Young drivers like Yuan, and even his mentor Zhang who has been driver for nine years, are a lucky generation compared to their predecessors. Their life expectancy is much higher.

This year is the 60th anniversary of the completion of the highway. Though army drivers still have work with a lack of oxygen and the possibility of landslides, avalanches and mudslides, no death from a traffic accident has been reported in the past ten years, while thousands of military vehicles have plied the highway.

In the fifty years before, more than 600 drivers were killed doing their duty, roughly one each month. Thousands of soldiers were injured or incapacitated for life.

The cruelty of the Sichuan-Tibet is just a legend for young soldiers like Yuan and Huang, but Li Xiaogang, behind the wheel of army trucks for 17 years, has actually witnessed some of the dramatic changes.

Previously, only about 20 percent of the route was metalled.
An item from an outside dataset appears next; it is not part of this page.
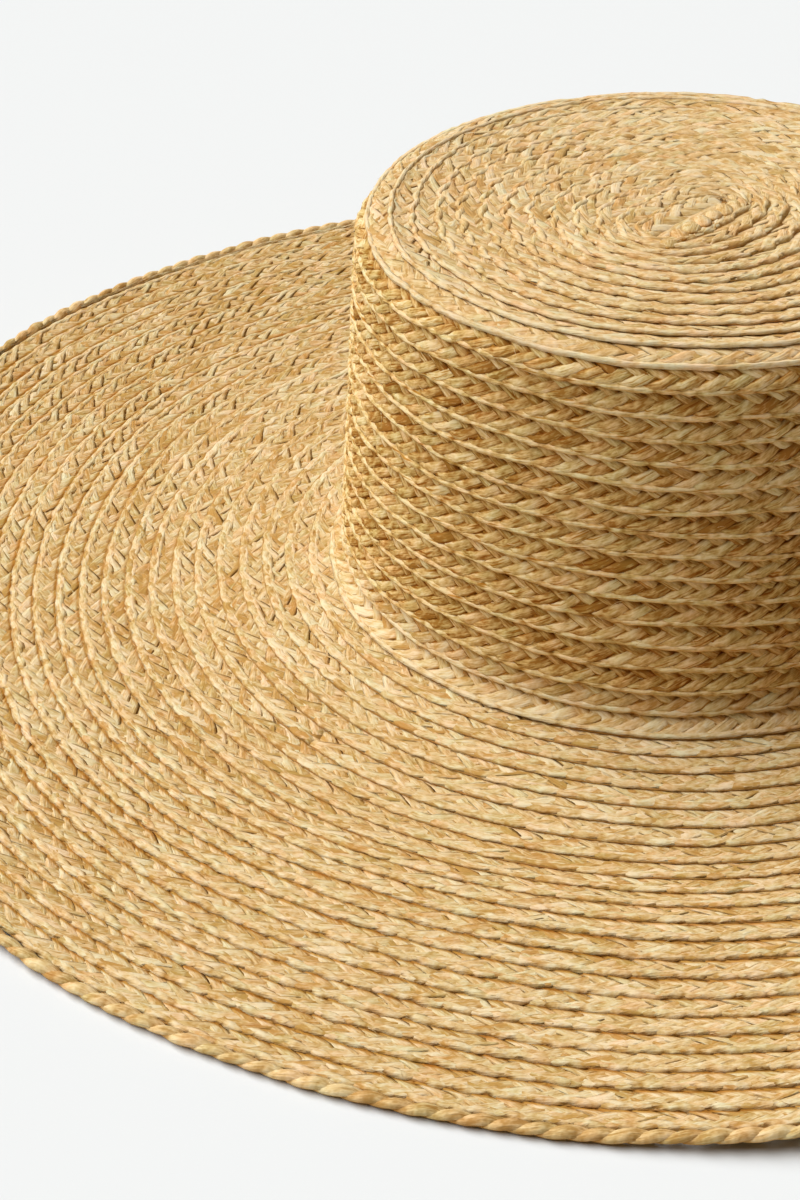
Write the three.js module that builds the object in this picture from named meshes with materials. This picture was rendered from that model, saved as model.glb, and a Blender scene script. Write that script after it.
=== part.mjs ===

The rest was gravel or dirt, usually on a fairly steep slope. About 98 percent of the highway is tarred now.

"It used to take at least 40 days, sometimes two to three months, to make a round trip, trudging through from Chengdu to Lhasa. Nowadays, it only takes about 20 days," Li said. "The highway used to be so rough that I could blow 30 tires in a single mission."

Better equipment has also contributed to safer missions in the past ten years. At the very beginning, trucks used were the Dodge T234, seized during the War of Liberation (1946-1949) from defeated Kuomintang forces.They were replaced in 1970 by the Liberation CA10B in 1970, an entirely home-grown vehicle. Then came the Dongfeng EQ1092 in 1991, and the STR series, currently in service.

Veterans like Li and Zhang are valuable assets to the unit, helping train new drivers. With most drivers now born in the 1990s, Zhai Fengzhu, political commissar of the division, admits he has a new problem to deal with.

"The sources of recruits are more diverse now," Zhai said. There are college undergraduates and graduates, junior high and senior high school graduates, and those who joined the army after being migrant workers for several years.

"We've encountered new problems in terms of honing their ideology and inspiring them," he said. Compared with the veterans, people born in the 1990s are less obedient and ask many "whys".

"We have to talk to them honestly and move them with true feeling," said Zhai. "Once we explain clearly, the enthusiasm which grows could surmount that born out of mere obedience."